Die Hauptdifferenz war in der Haltung von »Neu Beginnen«, die anti-kommunistisch war vom Anfang bis zum Ende. Und es war zweitens die ganz verschiedene Einstellung zur Strategie der illegalen Bewegung. Die Kommunisten wollten Massendemonstrationen machen, wollten plötzlich Versammlungen haben, Menschen zusammenrufen, demonstrieren, zeigen, dass sie da waren. Und Buttinger und das ganze Zentralkomitee der Revolutionären Sozialisten waren überzeugt davon, dass das nur zu Verhaftungen führen konnte, (sonst) keinen Zweck, keinen Sinn hatte. Dieser Gegensatz auf organisatorischer Ebene war eines Teils in den Verhandlungen mit den Kommunisten (zu bemerken), anderen Teils auch in den Verhandlungen mit Karl Hans Sailer. Denn auch da war das Gefühl, eine Massenbewegung muss zeigen, dass sie existiert, auch wenn es keine praktischen Folgen hat, vorherrschend.

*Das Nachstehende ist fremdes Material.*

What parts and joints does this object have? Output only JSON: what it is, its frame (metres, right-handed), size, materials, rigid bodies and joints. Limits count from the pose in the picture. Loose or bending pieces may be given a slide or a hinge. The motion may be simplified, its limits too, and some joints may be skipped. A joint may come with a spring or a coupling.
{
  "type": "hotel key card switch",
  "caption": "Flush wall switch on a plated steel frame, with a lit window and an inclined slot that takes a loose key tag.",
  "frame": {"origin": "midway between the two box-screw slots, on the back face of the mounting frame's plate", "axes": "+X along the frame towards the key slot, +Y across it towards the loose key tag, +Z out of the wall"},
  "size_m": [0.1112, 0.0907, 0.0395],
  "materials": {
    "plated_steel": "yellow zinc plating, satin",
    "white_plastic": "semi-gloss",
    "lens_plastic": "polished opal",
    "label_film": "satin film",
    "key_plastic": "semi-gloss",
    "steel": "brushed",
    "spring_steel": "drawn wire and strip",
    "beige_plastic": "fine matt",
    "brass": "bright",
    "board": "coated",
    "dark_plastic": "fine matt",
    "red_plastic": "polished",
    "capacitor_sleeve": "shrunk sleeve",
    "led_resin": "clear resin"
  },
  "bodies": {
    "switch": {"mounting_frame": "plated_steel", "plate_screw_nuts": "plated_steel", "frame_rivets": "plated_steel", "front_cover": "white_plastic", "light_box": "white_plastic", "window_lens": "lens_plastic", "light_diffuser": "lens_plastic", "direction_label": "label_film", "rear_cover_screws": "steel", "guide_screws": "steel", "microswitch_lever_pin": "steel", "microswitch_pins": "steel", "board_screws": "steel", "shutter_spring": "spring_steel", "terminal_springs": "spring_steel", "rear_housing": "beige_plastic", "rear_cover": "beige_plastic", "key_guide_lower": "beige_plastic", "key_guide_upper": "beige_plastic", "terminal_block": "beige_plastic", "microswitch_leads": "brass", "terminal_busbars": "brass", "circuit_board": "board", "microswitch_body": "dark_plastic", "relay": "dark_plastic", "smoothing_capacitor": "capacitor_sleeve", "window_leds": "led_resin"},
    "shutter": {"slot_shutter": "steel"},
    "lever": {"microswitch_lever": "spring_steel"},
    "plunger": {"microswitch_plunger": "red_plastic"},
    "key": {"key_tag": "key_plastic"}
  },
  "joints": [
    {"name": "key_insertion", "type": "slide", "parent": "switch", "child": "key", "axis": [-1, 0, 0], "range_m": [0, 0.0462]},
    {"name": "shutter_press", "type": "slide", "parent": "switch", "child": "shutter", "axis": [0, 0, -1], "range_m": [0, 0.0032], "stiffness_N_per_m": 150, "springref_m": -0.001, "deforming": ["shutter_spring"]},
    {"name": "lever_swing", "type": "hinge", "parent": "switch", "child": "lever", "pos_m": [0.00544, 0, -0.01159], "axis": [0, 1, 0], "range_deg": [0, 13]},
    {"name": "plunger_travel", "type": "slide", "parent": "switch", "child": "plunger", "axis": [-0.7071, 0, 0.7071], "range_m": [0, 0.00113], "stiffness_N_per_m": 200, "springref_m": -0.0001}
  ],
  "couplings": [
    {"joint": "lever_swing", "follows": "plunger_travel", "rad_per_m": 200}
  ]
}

Während Buttinger immer mehr auf die Idee gekommen ist, dass das Einzige, was man in der gegebenen Situation tun konnte, war, den Gedanken des Sozialismus aufrecht zu erhalten, zu sehen, dass die Menschen Informationen bekommen und wissen, was in Österreich und was im Ausland vor sich geht; dass es Diskussionen geben musste, aber dass es für eine Aktion keine Basis gegeben hat. Das war, glaube ich, auf beiden Seiten der wichtigste Unterschied.

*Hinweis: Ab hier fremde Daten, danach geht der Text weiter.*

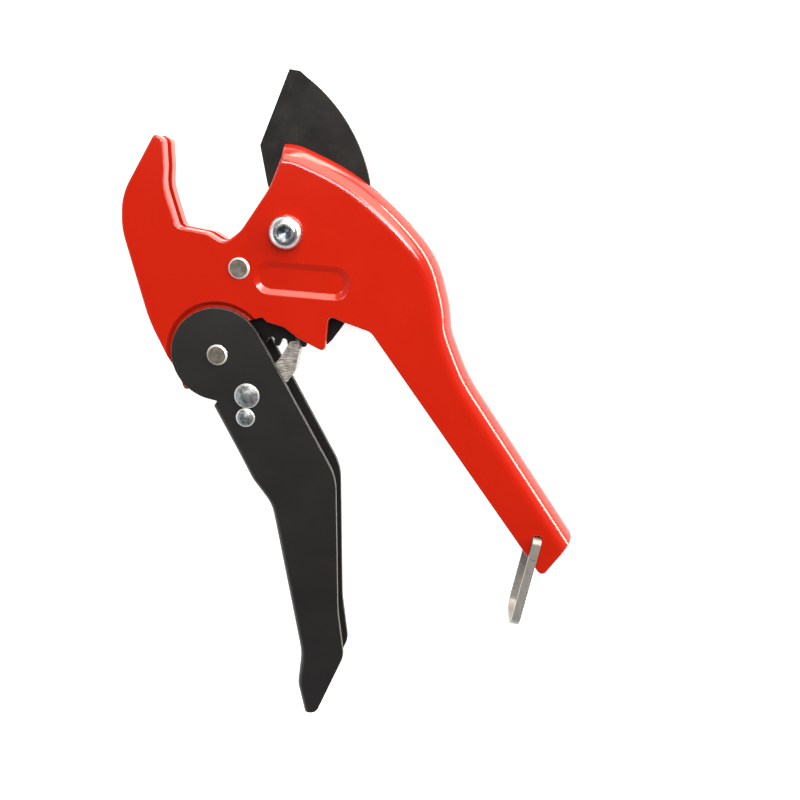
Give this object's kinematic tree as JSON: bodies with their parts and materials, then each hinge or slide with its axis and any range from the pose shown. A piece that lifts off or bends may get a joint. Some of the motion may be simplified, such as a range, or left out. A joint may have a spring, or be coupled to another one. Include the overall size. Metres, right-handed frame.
{
  "type": "ratchet pipe cutter",
  "caption": "Ratchet plastic pipe cutter: red hooked body and handle, black lever, dark swinging blade with a toothed ring driven by a pawl, and a wire-like strap that locks the handles.",
  "frame": {"origin": "end face of the blade pivot's nut, on the blade pivot's axis, which is the lowest point of the tool lying on its side", "axes": "+Z through the tool's thickness towards the screw's head, +Y from the handles towards the blade's tip, +X from the jaw towards the fixed handle"},
  "size_m": [0.1664, 0.2495, 0.0239],
  "materials": {
    "red_paint": "gloss enamel over a cast body",
    "black_paint": "satin black enamel",
    "blade_steel": "matte black oxide with a scuffed ground edge",
    "zinc": "bright zinc plating",
    "rivet_zinc": "tumbled zinc plated rivet heads",
    "pawl_zinc": "zinc plated stamping with rolling marks",
    "pin_steel": "turned steel",
    "strap_steel": "light brushed strip",
    "spring_steel": "oiled spring wire",
    "brass": "plain bush",
    "nylon": "natural nylon"
  },
  "bodies": {
    "frame": {"body": "red_paint", "blade_bush": "brass", "blade_shim_front": "nylon", "blade_shim_back": "nylon", "pivot_screw": "zinc", "pivot_nut": "zinc", "split_washer": "zinc", "flat_washer": "zinc", "stop_pin": "pin_steel", "lever_pivot_pin": "pin_steel", "lever_pivot_sleeve": "pin_steel", "return_spring": "spring_steel"},
    "blade": {"blade": "blade_steel"},
    "lever": {"lever": "black_paint", "pawl_rivet": "rivet_zinc", "pawl_spacer": "pin_steel", "pawl_spring": "spring_steel", "spring_anchor_rivet": "rivet_zinc"},
    "pawl": {"pawl": "pawl_zinc"},
    "lock_strap": {"lock_strap": "strap_steel"}
  },
  "joints": [
    {"name": "blade_pivot", "type": "hinge", "parent": "frame", "child": "blade", "pos_m": [0, 0, 0.01245], "axis": [0, 0, 1], "range_deg": [0, 75]},
    {"name": "lever_pivot", "type": "hinge", "parent": "frame", "child": "lever", "pos_m": [-0.0271, -0.0447, 0.01245], "axis": [0, 0, 1], "range_deg": [0, 36], "stiffness_Nm_per_rad": 0.3, "springref_deg": -17.19, "deforming": ["return_spring"]},
    {"name": "pawl_pivot", "type": "hinge", "parent": "lever", "child": "pawl", "pos_m": [-0.0166, -0.0602, 0.01245], "axis": [0, 0, 1], "range_deg": [-57, 0], "deforming": ["pawl_spring"]},
    {"name": "strap_pivot", "type": "hinge", "parent": "frame", "child": "lock_strap", "pos_m": [0.0931, -0.1152, 0.01245], "axis": [0, 0, 1], "range_deg": [-65, 150]}
  ],
  "couplings": [
    {"joint": "pawl_pivot", "follows": "lever_pivot", "ratio": -1.56}
  ]
}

Nun, die offizielle Bewegung: Ich hatte mit ihr Verbindung durch Fritz Jahnel. Die haben die »Arbeiter-Zeitung« reingebracht und verbreitet in sehr vielen Exemplaren. Sie haben verstanden wunderbare Dinge durchzuführen. Eines der schönsten Beispiele war: Da gab es in Mariahilf2 ein kleines Geschäft dessen Inhaber zu den Sozialisten gehört hat, und wo die Leute hingegangen sind um die »Arbeiter-Zeitung« abzuholen. Eines Tages ist der Mann verhaftet worden und man hat gewusst, dass dort die Polizei sitzt und dass in vier Tagen hunderte Vertrauensleute hinkommen werden und dass jeder Einzelne verhaftet würde. Da hat einer – ich glaube, es war der Fritz Jahnel, ich weiß das nicht bestimmt – die wunderbare Idee gehabt, ein Inserat in den »Abend«3 zu geben und zu sagen, dass dort eine Hausbesorgerstelle offen steht und dass Leute, die daran interessiert sind – mit einem relativ guten Gehalt – an gegebenem Tag, wo unsere Vertrauensleute hinkommen sollten, (ebenfalls) erscheinen sollten, um sich um die Stelle zu bewerben. Zweihundert Leute sind dort angestellt gestanden – es war noch immer die Arbeitslosigkeit das große Problem –, und von unseren Vertrauensleuten ist kein einziger verhaftet worden. Jeder hat bemerkt, was da vorgeht. Das war eine großartige Idee; viele solche, wirklich eindruckvolle, phantasievolle Wege, der Polizei zu entgehen. Aber die meisten Leute sind ihr nicht entgangen.

Robert Knight: Interview mit Marie Jahoda am 28. August 1985. Quelle: Dokumentationsarchiv des österreichischen Widerstandes, Wien.

1 Im tschechoslowakischen Brno (Tschechische Republik) installierten exilierte österreichische Sozialdemokraten ihre wichtigste Auslandsorganisation, das »Auslandsbüro österreichischer Sozialdemokraten« (ALÖS). Anmerkung Reinhard Müller.
2 Mariahilf: 6. Wiener Gemeindebezirk. Anmerkung Reinhard Müller.
3 Der Abend (Wien): 1915 bis 1934 erscheinende Tageszeitung, gilt als Beginn der Boulevardpresse österreichischer Prägung. Da das Blatt bereits am 25. Februar 1934 eingestellt worden war, liegt hier wohl ein Erinnerungsfehler Marie Jahodas vor. Nach dem Zweiten Weltkrieg wurde das Blatt 1948 wiederbegründet, musste aber 1957 sein Erscheinen einstellen. Anmerkung Reinhard Müller.